►
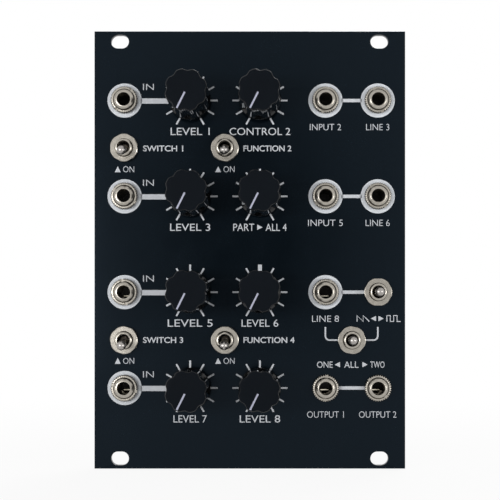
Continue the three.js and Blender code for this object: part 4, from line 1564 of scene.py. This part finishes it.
def brick(low, high):
    """A stretch of a brick along x."""
    return box((low, -brick_wide / 2, 0), (high, brick_wide / 2, brick_high), 0.05)


def brick_pieces(name, rows, depth):
    """Rows of bricks and of their tinned ends, on a board's rear face."""
    points = [(-(x + k * pitch), z, 0) for x, z, count, pitch in rows for k in range(count)]
    half, inner = brick_long / 2, brick_long / 2 - brick_end
    core = scattered(brick(-inner, inner), points, chip_black, turn=90.0)
    ends = [scattered(brick(low, high), points, tinned, turn=90.0)
            for low, high in ((-half, -inner), (inner, half))]
    place = behind(0, 0, depth)
    soldered(f"{name}_bricks", core, place, chip_black)
    soldered(f"{name}_brick_ends", mesh_of(*ends), place, tinned)
    return len(points)


total = brick_pieces("voice_board", voice_rows, voice_rear) + brick_pieces("main_board", main_rows, main_rear)
print(total, "small resistors and capacitors")

# %% [markdown]
# ## Floor and light
#
# The picture has a plain white ground and two soft lamps, one on each side, that graze the panel: the
# knobs shade each other, and the field between their two columns is the darkest. The world fills in, and
# a third lamp, above and behind, lights the boards. To the camera, and in gloss, the surroundings are
# plain white, but for the dark camera on its stand: the satin panel mirrors it as a soft tall dark patch
# in its middle. The floor keeps its real shading close to the module, so that its shadow stays, and fades
# to plain white farther out.

# %% World, floor and lamps
scene = bpy.context.scene
world_level, floor_share, floor_near, floor_far = 0.4, 0.92, 0.08, 0.3
lens_direction = Vector((-0.026, -1.0, 0.043)).normalized()
lens_half_width, lens_half_height, lens_soft = 0.08, 0.145, 0.35
world = bpy.data.worlds.new("studio")
world.use_nodes = True
scene.world = world


def in_path(tree, kind):
    """1 for rays of one kind."""
    return add(tree, "ShaderNodeLightPath").outputs[kind]


def seen_plainly(tree):
    """1 for camera, glossy and transmission rays, and 0 for the light that reaches a surface."""
    sharp = maths(tree, "MAXIMUM", in_path(tree, "Is Glossy Ray"), in_path(tree, "Is Transmission Ray"))
    return maths(tree, "MAXIMUM", in_path(tree, "Is Camera Ray"), sharp)


tree = world.node_tree
tree.nodes.clear()
soft = add(tree, "ShaderNodeBackground", {"Color": (1, 1, 1, 1), "Strength": world_level}).outputs[0]
looking = add(tree, "ShaderNodeTexCoord").outputs["Generated"]
aside = add(tree, "ShaderNodeVectorMath", {0: looking, 1: lens_direction}, operation="SUBTRACT").outputs[0]
widths = (1 / lens_half_width, 1.0, 1 / lens_half_height)
scaled = add(tree, "ShaderNodeVectorMath", {0: aside, 1: widths}, operation="MULTIPLY").outputs[0]
away = add(tree, "ShaderNodeVectorMath", {0: scaled}, operation="LENGTH").outputs["Value"]
lens = ramp(tree, away, 1 - lens_soft, 1 + lens_soft)
in_gloss = in_path(tree, "Is Glossy Ray")
mirrored, direct = maths(tree, "MULTIPLY", in_gloss, lens), maths(tree, "SUBTRACT", 1.0, in_gloss)
seen_level = maths(tree, "ADD", mirrored, direct)
plain = add(tree, "ShaderNodeBackground", {"Color": (1, 1, 1, 1), "Strength": seen_level}).outputs[0]
sky = add(tree, "ShaderNodeMixShader", {0: seen_plainly(tree), 1: soft, 2: plain}).outputs[0]
add(tree, "ShaderNodeOutputWorld", {"Surface": sky})

floor_white = bpy.data.materials.new("floor_white")
floor_white.use_nodes = True
tree = floor_white.node_tree
tree.nodes.clear()
paint = add(tree, "ShaderNodeBsdfDiffuse", {"Color": (0.86, 0.86, 0.86, 1)}).outputs[0]
glow = add(tree, "ShaderNodeEmission", {"Color": (1, 1, 1, 1), "Strength": 1.0}).outputs[0]
spot = add(tree, "ShaderNodeTexCoord").outputs["Object"]
far = add(tree, "ShaderNodeVectorMath", {0: spot}, operation="LENGTH").outputs["Value"]
share = maths(tree, "MULTIPLY", seen_plainly(tree), ramp(tree, far, floor_near, floor_far, floor_share, 1.0))
surface = add(tree, "ShaderNodeMixShader", {0: share, 1: paint, 2: glow}).outputs[0]
add(tree, "ShaderNodeOutputMaterial", {"Surface": surface})

floor_half = 3.0
floor_corners = [(x * floor_half, y * floor_half, bottom * MM)
                 for x, y in ((-1, -1), (1, -1), (1, 1), (-1, 1))]
floor_mesh = bpy.data.meshes.new("floor")
floor_mesh.from_pydata(floor_corners, [], [(0, 1, 2, 3)])
floor_mesh.materials.append(floor_white)
floor = bpy.data.objects.new("floor", floor_mesh)
scene.collection.objects.link(floor)


def lamp(name, spot, target, width, height, power):
    """A soft oblong lamp that faces a point."""
    data = bpy.data.lights.new(name, "AREA")
    data.shape = "RECTANGLE"
    data.size, data.size_y = width, height
    data.energy = power
    made = bpy.data.objects.new(name, data)
    made.location = spot
    made.rotation_euler = (Vector(target) - Vector(spot)).to_track_quat("-Z", "Y").to_euler()
    scene.collection.objects.link(made)


aim = panel_middle * MM
lamp("left", (-0.34, -0.51, 0.05), aim, 0.32, 0.14, 1.7)
lamp("right", (0.45, -0.42, 0.05), aim, 0.32, 0.14, 1.0)
lamp("back", (0.3, 0.9, 0.8), aim, 0.6, 0.6, 8.0)
print("lamps:", [light.name for light in bpy.data.lights])

# %% [markdown]
# ## Handing over
# ## Counting the pieces
# The last cell prints how many pieces were made.

# %% Piece count
print(piece_count, "pieces")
◄
Everything from the first line through the line containing "return box((low, -brick_wide" should be quoted exactly, and nothing beyond it.

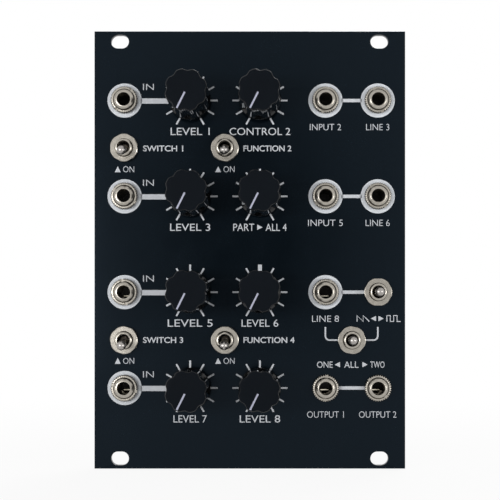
Continue the three.js and Blender code for this object: part 4, from line 1564 of scene.py. This part finishes it.
def brick(low, high):
    """A stretch of a brick along x."""
    return box((low, -brick_wide / 2, 0), (high, brick_wide / 2, brick_high), 0.05)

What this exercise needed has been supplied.